The drilling assembly of example 1, wherein the adjustable pad is positioned below the bend.
The drilling assembly of example 1, wherein the adjustable pad is positioned above the bend.
The drilling assembly of example 1, further comprising an additional adjustable pad in fluid communication with the fluid control system.
The drilling assembly of example 1, wherein the additional adjustable pad is azimuthally spaced from the adjustable pad.
The drilling assembly of example 1, further comprising an additional adjustable pad in fluid communication with an additional fluid control system and axially spaced from the adjustable pad.
The drilling assembly of example 7, wherein the additional adjustable pad is positioned below the bend.
The drilling assembly of example 7, wherein the additional adjustable pad is positioned above the bend.
The drilling assembly of example 1, wherein the additional adjustable pad is radially extendable in an opposite direction from that of the adjustable pad.
A method of directional drilling a wellbore with a wall, comprising:
The method of example 11, wherein radially extending the adjustable pad comprises rotating a valve on an axis of the bent housing to adjust a drilling direction of the drilling assembly.
The method of example 11, wherein the adjustable pad is located below the bend of the housing.
The method of example 11, wherein the adjustable pad is located above the bend of the housing.
The method of example 11, further comprising radially extending an additional adjustable pad from the exterior of drilling assembly to engage or disengage the wellbore wall to adjust the drilling direction of the bit.

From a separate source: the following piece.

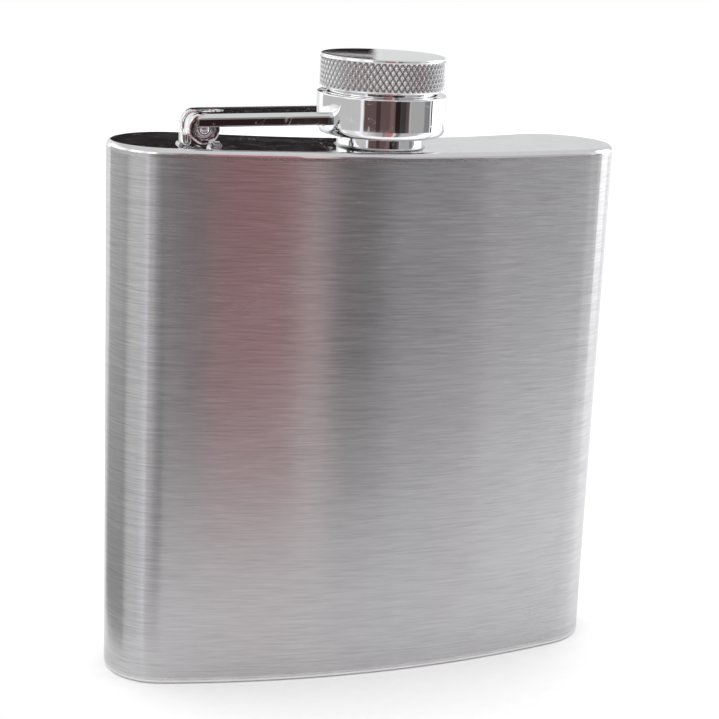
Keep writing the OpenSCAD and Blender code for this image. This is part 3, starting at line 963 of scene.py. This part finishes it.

The method of example 11, wherein the additional adjustable pad is extendable in an opposite direction from that of the adjustable pad.
A system, comprising:
The system of example 17, wherein the fluid control system comprises a valve comprising a sealing element rotatable on an axis of the bent housing, the sealing element rotatable to seal off fluid communication between the bore and the adjustable pad.
The system of example 17, wherein the drilling assembly further comprises an additional adjustable pad in fluid communication with the fluid control system.

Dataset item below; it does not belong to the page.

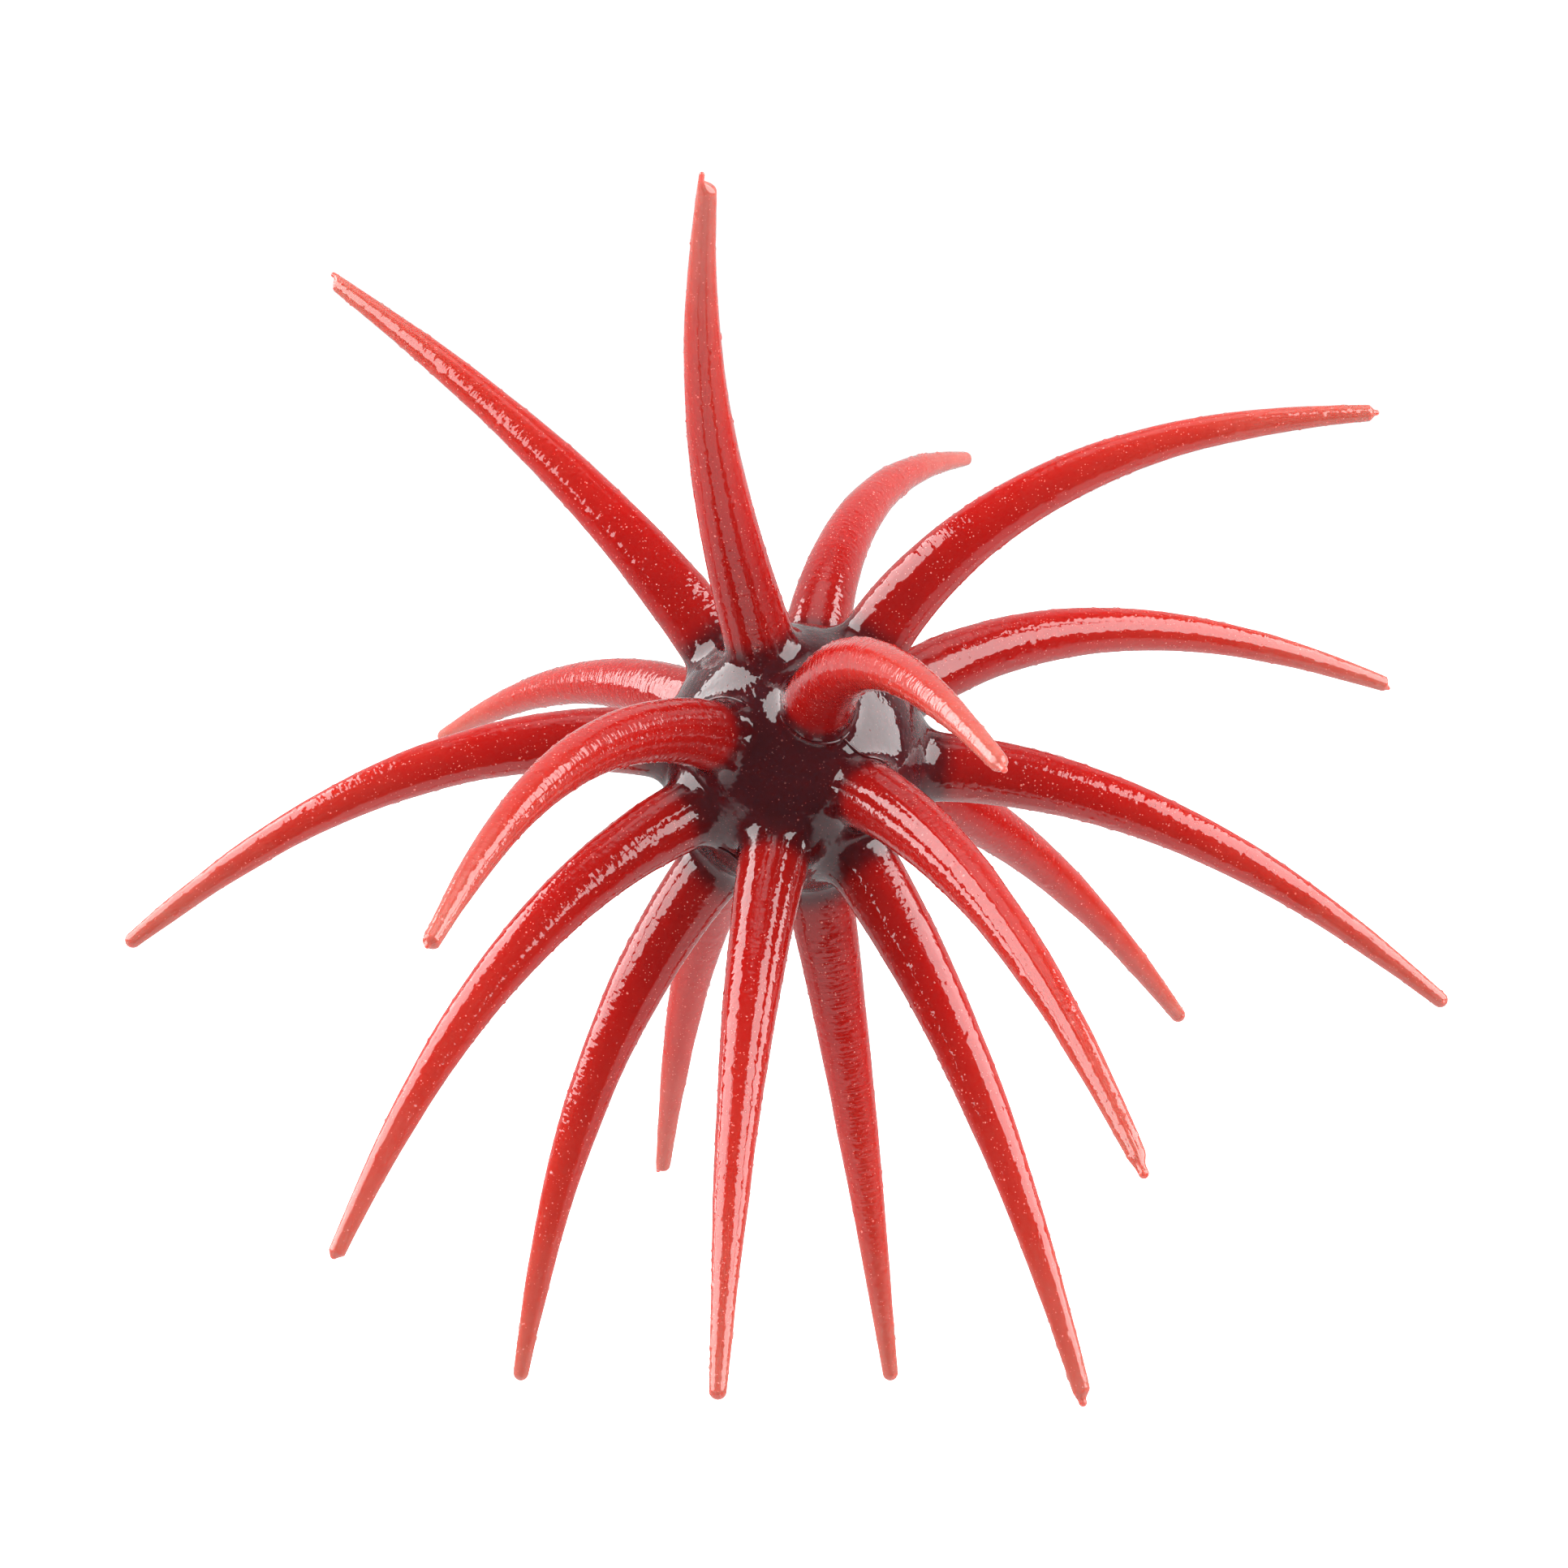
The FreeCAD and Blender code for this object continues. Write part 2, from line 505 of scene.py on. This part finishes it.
def mould_line_path(moulding, stops):
    """Smooth path on the ball through these azimuths and elevations, with the skin's outward directions."""
    turns = np.radians(np.array(stops, dtype=float))
    flat = np.cos(turns[:, 1])
    ways = np.stack([flat * np.cos(turns[:, 0]), flat * np.sin(turns[:, 0]), np.sin(turns[:, 1])], axis=-1)
    steps = np.linspace(0.0, 1.0, LINE_STEPS)
    spread = np.linspace(0.0, 1.0, len(ways))
    fit = np.polynomial.Polynomial.fit
    path = np.stack([fit(spread, ways[:, axis], len(ways) - 1)(steps) for axis in range(3)], axis=-1)
    path = normalised(path) * (moulding.ball_radius + LINE_START_MM)
    for _ in range(LINE_SETTLING_STEPS):
        path = path - moulding.distance(path)[:, None] * moulding.normals(path)
    normals = moulding.normals(path)
    return path + normals * skin_height(path)[:, None], normals


def build_mould_line(name, moulding, stops, material):
    """Thin bead that lies half sunk on the ball along a path of directions."""
    path, normals = mould_line_path(moulding, stops)
    side = normalised(np.cross(normalised(np.gradient(path, axis=0)), normals))
    from_middle = np.abs(np.linspace(-1.0, 1.0, LINE_STEPS))
    plain, uneven, size, seed = LINE_UNEVEN
    width = LINE_RADIUS_MM * np.sqrt(np.clip(1.0 - from_middle ** LINE_BLUNTNESS, 0.0, 1.0))
    width = width * (plain + uneven * noise(path, size, seed)) + LINE_END_RADIUS_MM
    turn = 2.0 * np.pi * np.arange(LINE_SIDES) / LINE_SIDES
    round_way = side[:, None] * np.cos(turn)[None, :, None] + normals[:, None] * np.sin(turn)[None, :, None]
    points = (path[:, None] + round_way * width[:, None, None]).reshape(-1, 3)
    rest = np.repeat(path, LINE_SIDES, axis=0)
    faces = tube_faces(LINE_STEPS, LINE_SIDES)
    return mesh_object(name, points, faces, ball_attributes(rest), material)


def tube_faces(rings, sides):
    """Faces of a closed tube whose points are numbered ring by ring."""
    quads = []
    for row in range(rings - 1):
        for column in range(sides):
            beside = (column + 1) % sides
            quads.append((row * sides + column, (row + 1) * sides + column,
                          (row + 1) * sides + beside, row * sides + beside))
    quads.append(tuple(range(sides)))
    quads.append(tuple(reversed(range((rings - 1) * sides, rings * sides))))
    return quads


def ring_turns(radius, first_turn):
    """Angles and ridge heights round one ring: two parting ridges with plain skin between them."""
    turns = []
    heights = []
    margin = RIDGE_OFFSETS_MM[-1] / radius
    for half in (0.0, math.pi):
        base = first_turn + half
        for offset, height in zip(RIDGE_OFFSETS_MM, RIDGE_HEIGHTS_MM):
            turns.append(base + offset / radius)
            heights.append(height)
        spread = (np.arange(SIDE_POINTS) + 1.0) / (SIDE_POINTS + 1.0)
        turns.extend(base + margin + spread * (math.pi - 2.0 * margin))
        heights.extend([0.0] * SIDE_POINTS)
    return np.array(turns), np.array(heights)


def ring_places(tentacle):
    """Where the rings lie along a tentacle, from inside its neck to near its tip."""
    start = NECK_MM - SEAM_OVERLAP_MM
    shaft = np.linspace(start, tentacle.length - END_LENGTH_MM, RINGS - END_RINGS, endpoint=False)
    # Towards the very end the rings bunch up, to keep its rounding smooth.
    turn = np.linspace(0.0, 0.5 * math.pi, END_RINGS + 1)[:-1]
    close = tentacle.length - END_LENGTH_MM * (1.0 - np.sin(turn))
    return np.concatenate([shaft, close])


class Skin:
    """Points of a tentacle's skin, ring by ring and then the tip's, with what is known of each one."""

    def __init__(self, tentacle, along):
        end = tentacle.length
        front, up = tentacle.sides(along)
        headings = tentacle.headings(along)
        centres = tentacle.points(along) + up * tentacle.lean(along)[:, None]
        outline = tentacle.outline(along)
        first_turn = math.radians(RIDGE_TURN[tentacle.name])
        rows = []
        radials = []
        ridges = []
        ring_turn = []
        for index, place in enumerate(along):
            turns, heights = ring_turns(max(tentacle.radius(place), LEAST_RADIUS_MM), first_turn)
            direction = np.outer(np.cos(turns), front[index]) + np.outer(np.sin(turns), up[index])
            rows.append(centres[index] + direction * outline[index])
            radials.append(direction)
            ridges.append(heights * smoothstep(NECK_MM, NECK_MM + RIDGE_FADE_MM, place))
            ring_turn.append(turns)
        self.around = len(rows[0])
        tip = tentacle.points(np.array([end])) + up[-1:] * tentacle.lean(end)
        self.rest = np.concatenate(rows + [tip])
        self.radial = np.concatenate(radials + [headings[-1:]])
        self.ridge = np.concatenate(ridges + [np.zeros(1)])
        self.turn = np.concatenate(ring_turn + [np.zeros(1)])
        self.place = np.concatenate([np.repeat(along, self.around), [end]])
        # A narrow nib and the rounding of the end keep only part of the unevenness.
        kept = np.repeat(outline / tentacle.radius(along), self.around)
        self.kept = np.concatenate([kept, [0.0]])
        self.mirrored = np.cross(front[0], up[0]) @ headings[0] < 0.0

    def ring_space(self):
        """The same points on a straight rod, for rings as if the skin had been drawn out of its mould."""
        across = RING_RADIUS_MM * np.cos(self.turn)
        upwards = RING_RADIUS_MM * np.sin(self.turn)
        return np.stack([self.place, across, upwards], axis=1)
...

The system of example 17, wherein the drilling assembly further comprises an additional adjustable pad in fluid communication with an additional fluid control system and axially spaced from the adjustable pad.
This discussion is directed to various embodiments of the present disclosure. The drawing figures are not necessarily to scale. Certain features of the embodiments may be shown exaggerated in scale or in somewhat schematic form and some details of conventional elements may not be shown in the interest of clarity and conciseness. Although one or more of these embodiments may be preferred, the embodiments disclosed should not be interpreted, or otherwise used, as limiting the scope of the disclosure, including the claims. It is to be fully recognized that the different teachings of the embodiments discussed may be employed separately or in any suitable combination to produce desired results. In addition, one skilled in the art will understand that the description has broad application, and the discussion of any embodiment is meant only to be exemplary of that embodiment, and not intended to suggest that the scope of the disclosure, including the claims, is limited to that embodiment.
Certain terms are used throughout the description and claims to refer to particular features or components. As one skilled in the art will appreciate, different persons may refer to the same feature or component by different names. This document does not intend to distinguish between components or features that differ in name but not function, unless specifically stated. In the discussion and in the claims, the terms “including” and “comprising” are used in an open-ended fashion, and thus should be interpreted to mean “including, but not limited to . . . .” Also, the term “couple” or “couples” is intended to mean either an indirect or direct connection. In addition, the terms “axial” and “axially” generally mean along or parallel to a central axis (e.g., central axis of a body or a port), while the terms “radial” and “radially” generally mean perpendicular to the central axis. The use of “top,” “bottom,” “above,” “below,” and variations of these terms is made for convenience, but does not require any particular orientation of the components.
Reference throughout this specification to “one embodiment,” “an embodiment,” or similar language means that a particular feature, structure, or characteristic described in connection with the embodiment may be included in at least one embodiment of the present disclosure. Thus, appearances of the phrases “in one embodiment,” “in an embodiment,” and similar language throughout this specification may, but do not necessarily, all refer to the same embodiment.
Although the present disclosure has been described with respect to specific details, it is not intended that such details should be regarded as limitations on the scope of the disclosure, except to the extent that they are included in the accompanying claims.